# REQUIREMENTS
Pick out every line of the entries below where "code" occurs, and copy those lines.

# INPUT FOR THIS TASK

◇ ◇ ◇ ◇

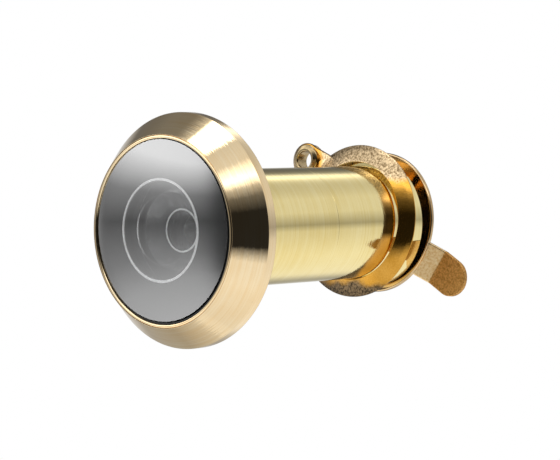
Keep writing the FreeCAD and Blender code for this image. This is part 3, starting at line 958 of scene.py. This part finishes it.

◇ ◇ ◇ ◇

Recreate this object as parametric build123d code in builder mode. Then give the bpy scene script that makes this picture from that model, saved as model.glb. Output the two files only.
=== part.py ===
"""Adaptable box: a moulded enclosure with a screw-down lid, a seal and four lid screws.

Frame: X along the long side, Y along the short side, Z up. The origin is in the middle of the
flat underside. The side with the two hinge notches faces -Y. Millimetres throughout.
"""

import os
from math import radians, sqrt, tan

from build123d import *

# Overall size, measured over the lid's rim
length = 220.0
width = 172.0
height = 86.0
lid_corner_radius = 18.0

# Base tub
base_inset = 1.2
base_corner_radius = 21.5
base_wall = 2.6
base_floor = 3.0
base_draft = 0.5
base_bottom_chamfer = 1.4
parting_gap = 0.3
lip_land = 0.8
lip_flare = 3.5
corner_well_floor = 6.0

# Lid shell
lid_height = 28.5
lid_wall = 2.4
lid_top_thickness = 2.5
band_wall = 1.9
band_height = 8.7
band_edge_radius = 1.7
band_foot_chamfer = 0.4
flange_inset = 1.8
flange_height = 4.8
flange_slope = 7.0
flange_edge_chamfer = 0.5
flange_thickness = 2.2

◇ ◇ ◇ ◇

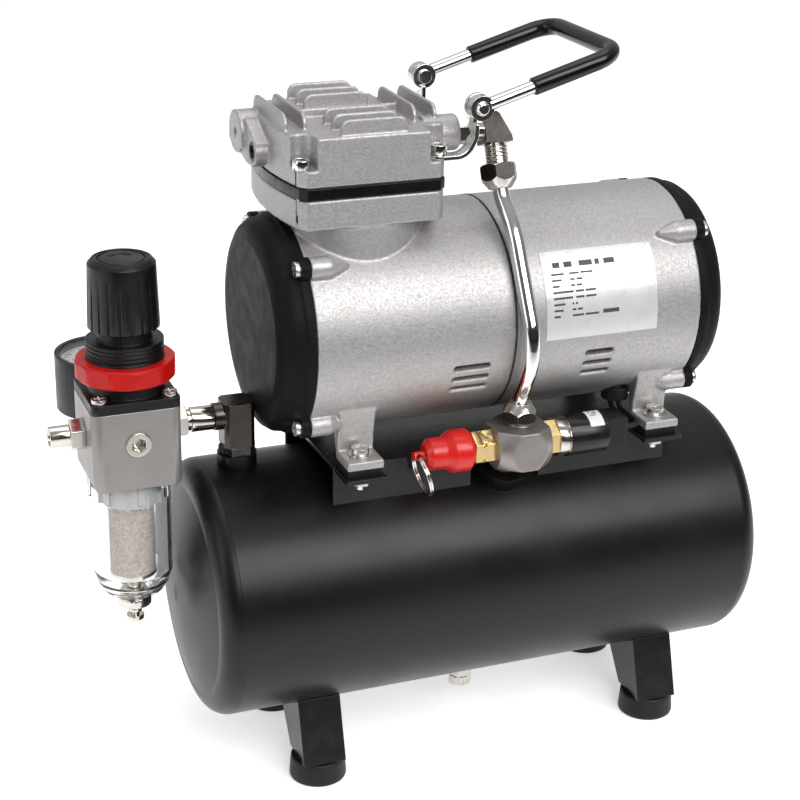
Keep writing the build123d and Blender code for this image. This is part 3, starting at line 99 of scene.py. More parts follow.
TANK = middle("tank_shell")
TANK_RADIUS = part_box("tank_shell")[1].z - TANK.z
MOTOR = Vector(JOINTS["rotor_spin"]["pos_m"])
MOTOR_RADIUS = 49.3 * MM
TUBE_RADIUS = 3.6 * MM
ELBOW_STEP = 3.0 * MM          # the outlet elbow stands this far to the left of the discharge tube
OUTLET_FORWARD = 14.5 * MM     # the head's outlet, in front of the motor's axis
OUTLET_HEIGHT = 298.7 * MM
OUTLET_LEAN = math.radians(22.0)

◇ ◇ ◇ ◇

# THE REPLY
Keep writing the FreeCAD and Blender code for this image. This is part 3, starting at line 958 of scene.py. This part finishes it.
Recreate this object as parametric build123d code in builder mode. Then give the bpy scene script that makes this picture from that model, saved as model.glb. Output the two files only.
Keep writing the build123d and Blender code for this image. This is part 3, starting at line 99 of scene.py. More parts follow.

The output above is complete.